Pennridge Development Enterprises is developing The Pennridge Airport Business Park, a group of six buildings in Perkasie planned for land next to the airport.
Developer Robert Brink described the first tenant as a manufacturer in the Bucks County area with another location in New Jersey that would consolidate its two locations into one when it opens at the business park. Brink said he did not sign a lease yet and declined to disclose the company but said it would occupy 30,000 square feet of a 100,000-square-foot-building expected to open in July.
It is the first of six proposed buildings for the business park, aimed at attracting manufacturing companies, particularly those in the pharmaceutical and scientific instrumentation industry, he said. He described the buildings as not particularly suited for warehousing or distribution since they do not offer immediate access to major highways.
“That’s the kind of interest we are getting,” Brink said. “Manufacturing is what we are getting.”
He said he’s hoping to leverage the adjacent mid-size corporate airport he owns to attract business.
He has 50 tenants at the airport, mainly private plane owners and a few corporate-owned planes, he said.
Brink described the perfect tenant as a high-tech, biotech firm in the pharmaceutical field, but one that would use both the airport and the industrial park.
Stephen Barth, president and founder of Barth Consulting Group of Doylestown, said one asset to the economic development occurring in Perkasie is to have an executive jet airport as part of this industrial business park, particularly for attracting manufacturers.
“It allows us to court national and international tenants to the site,” Barth said. “If you have hundreds of employees working on equipment with the asset of the airport, they can bring in executives, customers … sales people from here can fly out.”
Barth is the economic development consultant for Perkasie and helped the borough start a revitalization effort over the past few years that led to the construction of hundreds of new homes, in addition to building renovation projects throughout the borough.
As part of the decision process in choosing a site, many companies also want to know where their employees would live, Barth added.
When Perkasie officials reviewed the comprehensive plan for the borough several years ago, they decided to move future industrial uses out of the borough and into the industrial park.
“The thought was that having those new industrial-type buildings there would hopefully bring in high-paying jobs,” said Andrea Coaxum, borough manager. “Based on the location, there is not going to be a lot of truck traffic. It’s not an ideal space for warehousing but it’s an ideal space for research and high tech development.”
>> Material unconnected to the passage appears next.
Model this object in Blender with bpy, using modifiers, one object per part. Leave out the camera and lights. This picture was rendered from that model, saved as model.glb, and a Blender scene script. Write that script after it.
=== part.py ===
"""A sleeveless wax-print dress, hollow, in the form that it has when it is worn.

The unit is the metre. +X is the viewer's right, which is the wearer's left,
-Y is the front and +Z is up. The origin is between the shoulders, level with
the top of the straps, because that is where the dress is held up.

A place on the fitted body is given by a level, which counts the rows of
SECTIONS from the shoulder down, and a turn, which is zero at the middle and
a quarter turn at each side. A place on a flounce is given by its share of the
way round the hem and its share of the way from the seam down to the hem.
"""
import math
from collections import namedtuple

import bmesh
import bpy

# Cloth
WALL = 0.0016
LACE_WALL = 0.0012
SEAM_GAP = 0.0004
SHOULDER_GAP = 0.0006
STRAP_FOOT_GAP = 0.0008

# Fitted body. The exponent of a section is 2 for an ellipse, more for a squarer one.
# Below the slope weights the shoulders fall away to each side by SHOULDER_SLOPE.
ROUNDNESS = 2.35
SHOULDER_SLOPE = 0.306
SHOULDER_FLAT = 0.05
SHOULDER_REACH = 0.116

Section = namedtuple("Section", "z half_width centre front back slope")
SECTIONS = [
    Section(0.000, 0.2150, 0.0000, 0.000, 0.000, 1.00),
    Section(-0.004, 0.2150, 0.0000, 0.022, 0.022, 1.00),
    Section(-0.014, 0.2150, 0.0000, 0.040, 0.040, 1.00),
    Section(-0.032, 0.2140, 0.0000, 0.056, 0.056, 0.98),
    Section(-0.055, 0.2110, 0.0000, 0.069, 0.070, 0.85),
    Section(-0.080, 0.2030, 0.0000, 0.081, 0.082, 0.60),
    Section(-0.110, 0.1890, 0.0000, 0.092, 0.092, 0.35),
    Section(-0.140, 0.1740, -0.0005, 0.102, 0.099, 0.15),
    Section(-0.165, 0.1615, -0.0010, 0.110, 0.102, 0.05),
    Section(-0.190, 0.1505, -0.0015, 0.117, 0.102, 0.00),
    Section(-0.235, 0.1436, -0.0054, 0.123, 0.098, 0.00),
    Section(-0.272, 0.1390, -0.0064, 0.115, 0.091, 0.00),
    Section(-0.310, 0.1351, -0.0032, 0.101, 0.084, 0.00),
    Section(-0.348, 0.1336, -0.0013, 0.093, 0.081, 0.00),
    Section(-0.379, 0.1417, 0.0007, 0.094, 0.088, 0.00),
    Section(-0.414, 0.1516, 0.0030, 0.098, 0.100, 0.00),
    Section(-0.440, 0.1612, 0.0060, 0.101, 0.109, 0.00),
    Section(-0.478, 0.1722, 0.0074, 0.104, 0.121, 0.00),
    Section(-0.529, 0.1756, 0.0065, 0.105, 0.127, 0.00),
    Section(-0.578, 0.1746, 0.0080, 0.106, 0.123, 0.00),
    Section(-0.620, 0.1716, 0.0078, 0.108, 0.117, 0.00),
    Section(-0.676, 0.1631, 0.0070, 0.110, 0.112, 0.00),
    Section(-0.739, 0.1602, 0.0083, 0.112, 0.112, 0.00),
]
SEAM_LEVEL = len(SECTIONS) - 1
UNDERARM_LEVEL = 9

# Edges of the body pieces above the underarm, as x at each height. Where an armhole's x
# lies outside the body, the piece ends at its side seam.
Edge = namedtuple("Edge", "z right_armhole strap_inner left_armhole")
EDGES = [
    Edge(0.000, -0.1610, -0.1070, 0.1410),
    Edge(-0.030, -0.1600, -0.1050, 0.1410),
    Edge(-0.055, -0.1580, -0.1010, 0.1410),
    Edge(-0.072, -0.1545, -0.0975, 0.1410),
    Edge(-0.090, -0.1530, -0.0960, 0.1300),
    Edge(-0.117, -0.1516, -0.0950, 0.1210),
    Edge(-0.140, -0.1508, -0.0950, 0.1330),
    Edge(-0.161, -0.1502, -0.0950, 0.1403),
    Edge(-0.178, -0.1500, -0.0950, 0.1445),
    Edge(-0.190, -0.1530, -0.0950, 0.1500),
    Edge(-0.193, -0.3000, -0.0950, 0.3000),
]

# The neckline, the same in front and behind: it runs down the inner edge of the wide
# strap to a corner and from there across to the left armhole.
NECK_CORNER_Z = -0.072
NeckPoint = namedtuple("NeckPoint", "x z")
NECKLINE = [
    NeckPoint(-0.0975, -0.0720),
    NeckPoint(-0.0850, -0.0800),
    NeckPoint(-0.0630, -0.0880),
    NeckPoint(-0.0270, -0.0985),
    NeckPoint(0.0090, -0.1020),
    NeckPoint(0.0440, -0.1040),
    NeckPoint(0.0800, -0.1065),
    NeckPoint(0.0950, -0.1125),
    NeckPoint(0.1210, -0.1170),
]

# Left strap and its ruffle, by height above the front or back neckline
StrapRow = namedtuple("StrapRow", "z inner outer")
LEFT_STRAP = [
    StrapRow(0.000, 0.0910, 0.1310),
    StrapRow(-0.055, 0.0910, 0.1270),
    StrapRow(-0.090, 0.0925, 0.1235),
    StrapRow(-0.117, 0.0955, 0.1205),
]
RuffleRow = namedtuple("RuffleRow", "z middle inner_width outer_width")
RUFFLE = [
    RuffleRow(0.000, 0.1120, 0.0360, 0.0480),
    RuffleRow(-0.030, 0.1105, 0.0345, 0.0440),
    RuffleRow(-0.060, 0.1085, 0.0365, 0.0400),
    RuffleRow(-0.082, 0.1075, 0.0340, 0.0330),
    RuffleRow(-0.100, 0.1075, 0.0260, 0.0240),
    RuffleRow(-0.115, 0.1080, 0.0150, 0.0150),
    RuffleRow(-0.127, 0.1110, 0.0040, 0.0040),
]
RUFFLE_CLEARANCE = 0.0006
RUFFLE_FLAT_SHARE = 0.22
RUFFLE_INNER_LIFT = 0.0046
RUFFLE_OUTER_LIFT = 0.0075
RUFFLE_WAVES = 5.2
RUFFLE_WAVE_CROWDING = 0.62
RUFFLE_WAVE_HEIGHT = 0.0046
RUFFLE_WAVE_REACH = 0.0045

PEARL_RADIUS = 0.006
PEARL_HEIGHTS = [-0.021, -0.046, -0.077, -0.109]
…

As an additional amenity, Brink also proposed a hotel and brewpub as part of the project.
Though the development is moving forward, Brink admitted the business park has faced challenges.
“To open a greenfield like this is expensive,” Brink said.
The project required a lot of infrastructure and the Pennridge School District denied the approval for a tax incentive program through the Local Economic Revitalization Tax Assistance Act, or LERTA, he said.
“It’s a shame,” Brink said. “The school district rejected it. I don’t think they understand the value of it. They have the mistaken impression that tax abatement goes to the developer. It goes to the tenant who’s trying to get started. That tax abatement helps him get started.”
According to minutes from a Pennridge School District finance committee meeting on Aug. 14, Megan Banis-Clemens, the board president, said the district’s attorney does not believe the project qualifies for LERTA status. She asked the board if any other board members had any interest in moving forward with granting LERTA status, but none did.
While the loss of the LERTA does not stop the project, it does make it harder because a potential tenant might go to a community that offers a tax incentive program such as that, he said.
Meanwhile, state incentives such as tax credits for job creation, research and development and new equipment purchases could apply to the site, Coaxum said.
Brink said his second building is pad-ready, meaning that it’s ready for construction to quickly start once the first building is done.
Part of the future development is in neighboring East Rockhill Township.
Brink said his company has owned the property and surrounding area since 1980.
“Given the market for industrial property, I thought this was the appropriate time for the company to invest in some industrial property,” Brink said. “We’ve made some significant improvements to the airport over the years.”